New York Blood Center's National Cord Blood Program is the oldest and largest public cord blood bank. We collect, process, test and store cord blood that is donated to us for anyone who might need it. Our program makes cord blood available under an Investigational New Drug (IND) exemption from the U.S. Food & Drug Administration (FDA) for children and adults faced with life-threatening illnesses who need a "stem cell" transplant from an unrelated donor. NYBC's National Cord Blood Program also was the first public cord blood bank in the world to receive NetCord-FACT accreditation (June 2003).

To date, over 50,000 mothers have donated their baby's cord blood to New York Blood Center's National Cord Blood Program. Donors have come from all ethnic backgrounds: 20% are African-American, 21% Hispanic-American, 8% Asian-American and 48% Caucasian. Ethnic diversity has helped patients of all ethnic backgrounds to find suitable matches, providing equal access to all patients.

National Cord Blood Program obtained its IND exemption from the FDA in 1996, the first cord blood bank to do so. To obtain the IND, we submitted our policies and protocols to the FDA and have provided annual reports on our program and on the results of transplants using cord blood units from our bank.

Cord blood is a "biological" product and pending FDA licensure of cord blood, it is currently considered an experimental source of hematopoietic (blood-forming) stem cells. Patients who are given cord blood transplants, therefore, are considered "human research subjects" and are entitled to protections under pertinent FDA and U.S. Office for Human Research Protections (OHRP) rules. Under those rules, each Transplant Center, for example, must obtain approval from its own Institutional Review Board (IRB), must use cord blood under research protocols and is responsible for obtaining consent from their patients who will receive cord blood transplants and thereby become research subjects. Because of our IND, the Transplant Center must report to us on the outcome of each transplant and we, in turn, must report to the FDA. New York Blood Center collects cord blood following protocols, policies and procedures submitted to the FDA and formally accepted by the IRB of the New York Blood Center as well as the IRBs of each of the hospitals that collaborate with us as a collection center.

Despite its current official status as an experimental stem cell source, cord blood is now widely used as an alternative to bone marrow as a source of hematopoietic stem cells. There have been about 16,000 cord blood transplants throughout the world thus far, for example. In the United States, one half of all marrow transplants from unrelated donors in children now use cord blood. In Japan, this is true for adults as well. New York Blood Center's National Cord Blood Program has provided cord blood units for transplantation to over 3,500 recipients so far, more than one fourth of all cord blood transplants from unrelated donors.
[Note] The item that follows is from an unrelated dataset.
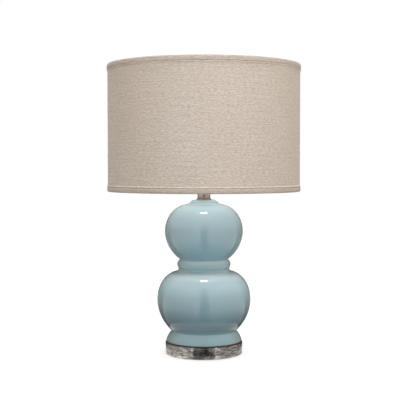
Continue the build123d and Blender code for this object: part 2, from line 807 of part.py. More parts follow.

Most have been affected by leukemia, lymphoma, severe aplastic anemia, other lethal diseases of the blood or immune system or certain inherited metabolic diseases.

In considering a transplant, the transplant physician is responsible for assessing whether his or her patient needs a hematopoietic stem cell transplant and, if so, deciding on the most appropriate source of those stem cells--cord blood or bone marrow. When a cord blood unit from our bank is being considered for a transplant, we work with the transplant physician to help select the most appropriate unit (based on what we haved learned from the reports that transplant centers send back to us on their patients who have already received cord blood units from our Program). The physician, however, makes the final decision with the patient or, in the case of minors, with the minor's family.